> Aim
Scan each line of the records for the word "model" and extract the ones that have it.

> Data records
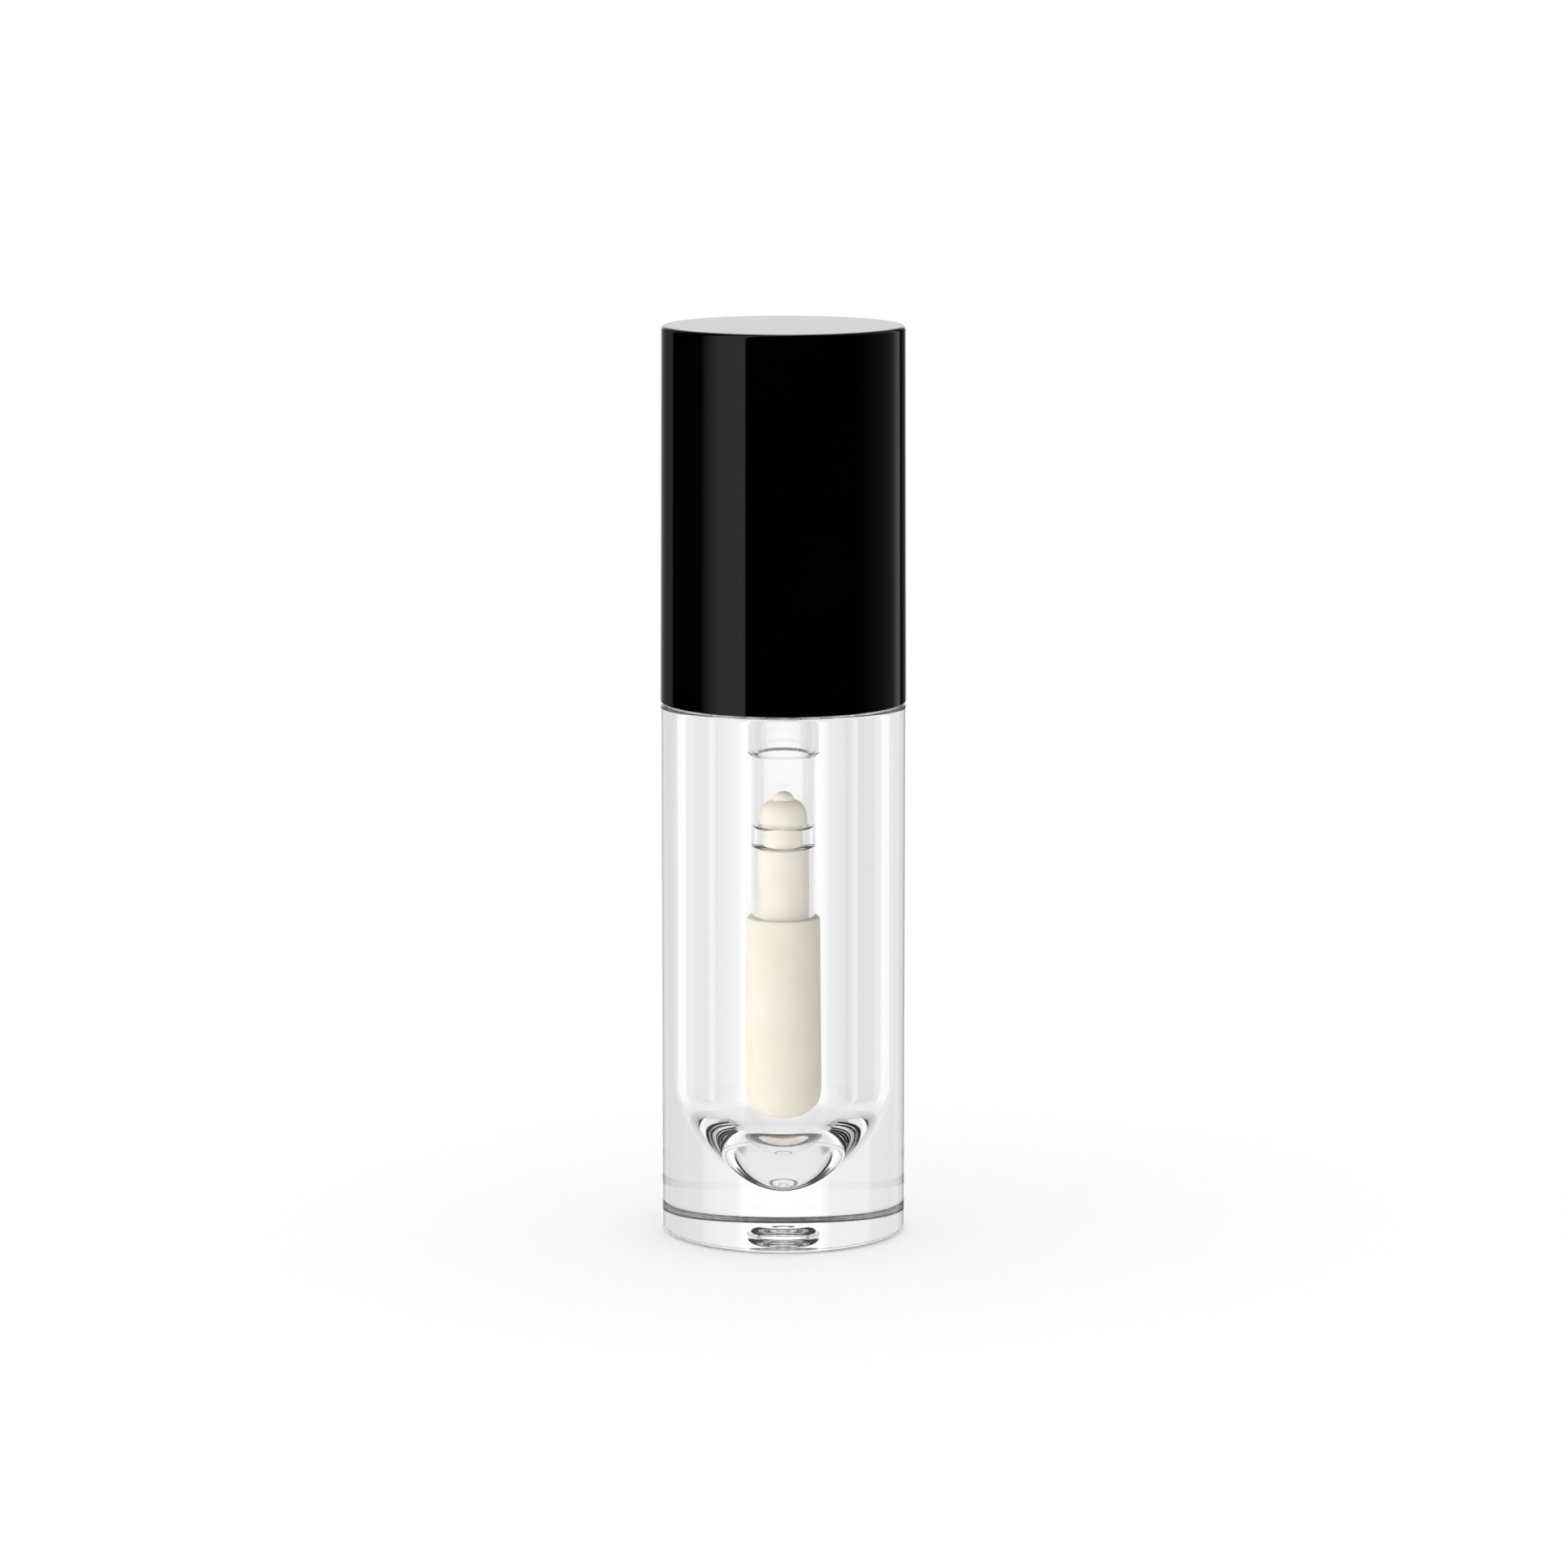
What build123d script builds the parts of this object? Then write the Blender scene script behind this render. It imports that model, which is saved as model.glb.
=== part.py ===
---
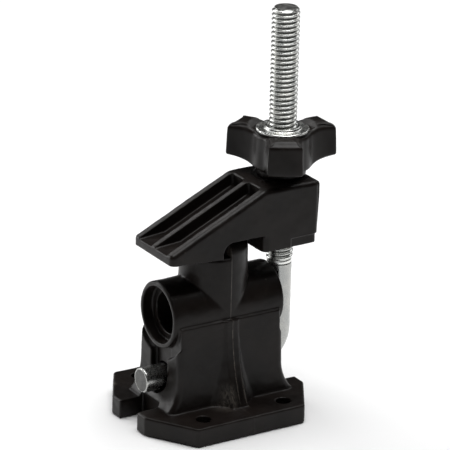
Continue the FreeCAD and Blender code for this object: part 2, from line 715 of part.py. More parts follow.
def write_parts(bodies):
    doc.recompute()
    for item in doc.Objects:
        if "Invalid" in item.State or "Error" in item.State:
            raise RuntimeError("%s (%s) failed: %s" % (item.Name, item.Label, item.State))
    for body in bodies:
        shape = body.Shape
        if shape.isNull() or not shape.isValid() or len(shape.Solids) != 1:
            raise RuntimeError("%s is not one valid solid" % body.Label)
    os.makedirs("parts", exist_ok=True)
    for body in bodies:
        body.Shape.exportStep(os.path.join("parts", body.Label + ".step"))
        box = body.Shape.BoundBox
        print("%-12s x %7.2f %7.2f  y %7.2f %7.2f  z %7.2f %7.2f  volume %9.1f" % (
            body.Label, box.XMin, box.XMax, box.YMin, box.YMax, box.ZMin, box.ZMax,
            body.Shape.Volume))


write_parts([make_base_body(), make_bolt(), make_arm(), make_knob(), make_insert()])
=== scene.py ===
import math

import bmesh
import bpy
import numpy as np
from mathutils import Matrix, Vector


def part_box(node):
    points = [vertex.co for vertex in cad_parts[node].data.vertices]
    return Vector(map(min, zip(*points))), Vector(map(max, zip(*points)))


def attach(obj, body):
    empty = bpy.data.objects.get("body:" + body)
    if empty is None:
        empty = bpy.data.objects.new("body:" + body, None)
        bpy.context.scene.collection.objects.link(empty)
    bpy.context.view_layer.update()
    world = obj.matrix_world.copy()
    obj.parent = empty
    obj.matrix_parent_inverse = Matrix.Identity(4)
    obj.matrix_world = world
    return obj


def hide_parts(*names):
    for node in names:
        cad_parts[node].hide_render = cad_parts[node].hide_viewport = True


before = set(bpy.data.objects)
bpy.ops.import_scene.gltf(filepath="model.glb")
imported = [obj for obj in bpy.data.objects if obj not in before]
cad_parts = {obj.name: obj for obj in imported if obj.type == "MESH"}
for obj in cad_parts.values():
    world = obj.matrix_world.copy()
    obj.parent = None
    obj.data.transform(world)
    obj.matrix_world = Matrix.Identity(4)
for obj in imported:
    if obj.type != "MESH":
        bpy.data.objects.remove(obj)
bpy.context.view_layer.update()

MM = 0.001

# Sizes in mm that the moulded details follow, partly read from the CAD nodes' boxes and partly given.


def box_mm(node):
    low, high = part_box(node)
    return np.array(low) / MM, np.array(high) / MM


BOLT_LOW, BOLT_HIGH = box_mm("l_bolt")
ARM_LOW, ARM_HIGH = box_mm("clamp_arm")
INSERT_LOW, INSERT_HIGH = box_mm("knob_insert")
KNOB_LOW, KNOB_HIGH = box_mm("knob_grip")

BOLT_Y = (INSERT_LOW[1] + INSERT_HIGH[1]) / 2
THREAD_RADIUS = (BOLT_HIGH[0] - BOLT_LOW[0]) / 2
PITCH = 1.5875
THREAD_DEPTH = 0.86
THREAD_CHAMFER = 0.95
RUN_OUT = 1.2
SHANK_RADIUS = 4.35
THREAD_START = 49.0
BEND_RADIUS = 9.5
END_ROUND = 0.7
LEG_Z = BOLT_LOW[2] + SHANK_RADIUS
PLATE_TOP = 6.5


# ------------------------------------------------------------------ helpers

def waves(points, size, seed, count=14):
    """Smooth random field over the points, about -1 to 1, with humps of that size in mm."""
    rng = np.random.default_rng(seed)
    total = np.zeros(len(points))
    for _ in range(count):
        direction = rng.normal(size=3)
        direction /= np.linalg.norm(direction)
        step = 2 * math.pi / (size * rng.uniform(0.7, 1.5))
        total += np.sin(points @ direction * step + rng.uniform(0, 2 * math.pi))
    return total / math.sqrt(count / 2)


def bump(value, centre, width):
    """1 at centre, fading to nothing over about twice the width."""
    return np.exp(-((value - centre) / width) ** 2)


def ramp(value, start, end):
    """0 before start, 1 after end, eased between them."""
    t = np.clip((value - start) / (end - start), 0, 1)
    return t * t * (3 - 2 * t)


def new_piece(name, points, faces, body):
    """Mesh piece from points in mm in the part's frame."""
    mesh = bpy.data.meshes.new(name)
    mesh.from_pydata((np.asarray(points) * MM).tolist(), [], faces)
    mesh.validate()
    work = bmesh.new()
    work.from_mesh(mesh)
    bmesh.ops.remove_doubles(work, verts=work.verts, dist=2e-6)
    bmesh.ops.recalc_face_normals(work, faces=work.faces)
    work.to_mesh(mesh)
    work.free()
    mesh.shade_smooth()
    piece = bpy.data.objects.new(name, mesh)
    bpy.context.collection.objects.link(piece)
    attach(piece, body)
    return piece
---
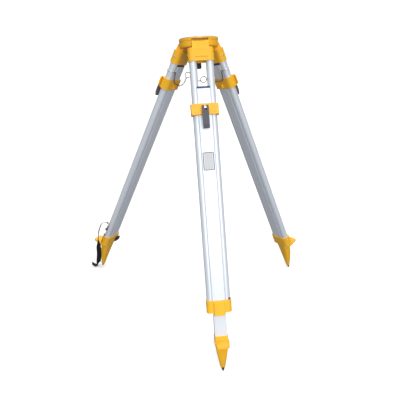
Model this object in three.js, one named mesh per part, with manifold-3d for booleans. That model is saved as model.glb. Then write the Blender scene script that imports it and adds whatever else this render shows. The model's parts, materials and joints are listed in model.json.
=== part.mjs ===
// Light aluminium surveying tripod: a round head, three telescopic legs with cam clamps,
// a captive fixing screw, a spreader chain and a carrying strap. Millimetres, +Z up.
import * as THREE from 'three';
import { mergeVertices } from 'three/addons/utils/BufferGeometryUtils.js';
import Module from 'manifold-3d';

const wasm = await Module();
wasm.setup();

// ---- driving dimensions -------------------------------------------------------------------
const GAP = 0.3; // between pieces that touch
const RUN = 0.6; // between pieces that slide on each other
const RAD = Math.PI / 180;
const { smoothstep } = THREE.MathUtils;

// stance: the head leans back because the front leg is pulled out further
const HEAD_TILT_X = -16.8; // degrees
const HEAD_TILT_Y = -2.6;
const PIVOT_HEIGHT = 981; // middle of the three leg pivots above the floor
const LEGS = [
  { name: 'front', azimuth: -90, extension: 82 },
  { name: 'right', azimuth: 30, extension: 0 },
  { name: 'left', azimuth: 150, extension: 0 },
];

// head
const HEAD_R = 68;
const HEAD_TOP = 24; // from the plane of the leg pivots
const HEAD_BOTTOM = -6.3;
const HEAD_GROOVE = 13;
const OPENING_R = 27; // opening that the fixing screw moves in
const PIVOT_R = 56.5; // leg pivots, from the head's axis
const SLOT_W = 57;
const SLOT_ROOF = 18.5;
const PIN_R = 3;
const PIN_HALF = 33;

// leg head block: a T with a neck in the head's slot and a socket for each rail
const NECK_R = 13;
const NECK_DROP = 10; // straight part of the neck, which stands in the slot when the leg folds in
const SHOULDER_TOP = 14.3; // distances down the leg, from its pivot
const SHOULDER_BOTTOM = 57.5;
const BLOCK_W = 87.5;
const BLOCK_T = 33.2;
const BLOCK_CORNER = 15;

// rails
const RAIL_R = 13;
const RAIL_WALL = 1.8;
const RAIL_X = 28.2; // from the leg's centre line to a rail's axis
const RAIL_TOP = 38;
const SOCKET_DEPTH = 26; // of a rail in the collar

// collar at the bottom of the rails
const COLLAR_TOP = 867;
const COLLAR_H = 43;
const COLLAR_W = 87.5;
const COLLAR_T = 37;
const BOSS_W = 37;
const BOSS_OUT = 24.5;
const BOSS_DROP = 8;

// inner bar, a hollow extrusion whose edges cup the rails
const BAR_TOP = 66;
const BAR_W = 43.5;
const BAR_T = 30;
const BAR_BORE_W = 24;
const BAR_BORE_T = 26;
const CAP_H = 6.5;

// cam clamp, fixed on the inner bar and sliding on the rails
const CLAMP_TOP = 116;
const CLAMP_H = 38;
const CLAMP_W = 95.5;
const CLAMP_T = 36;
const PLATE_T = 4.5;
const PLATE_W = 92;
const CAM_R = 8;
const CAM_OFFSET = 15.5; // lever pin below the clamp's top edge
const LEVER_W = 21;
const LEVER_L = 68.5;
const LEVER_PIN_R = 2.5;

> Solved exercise
What build123d script builds the parts of this object? Then write the Blender scene script behind this render. It imports that model, which is saved as model.glb.
bpy.ops.import_scene.gltf(filepath="model.glb")
Model this object in three.js, one named mesh per part, with manifold-3d for booleans. That model is saved as model.glb. Then write the Blender scene script that imports it and adds whatever else this render shows. The model's parts, materials and joints are listed in model.json.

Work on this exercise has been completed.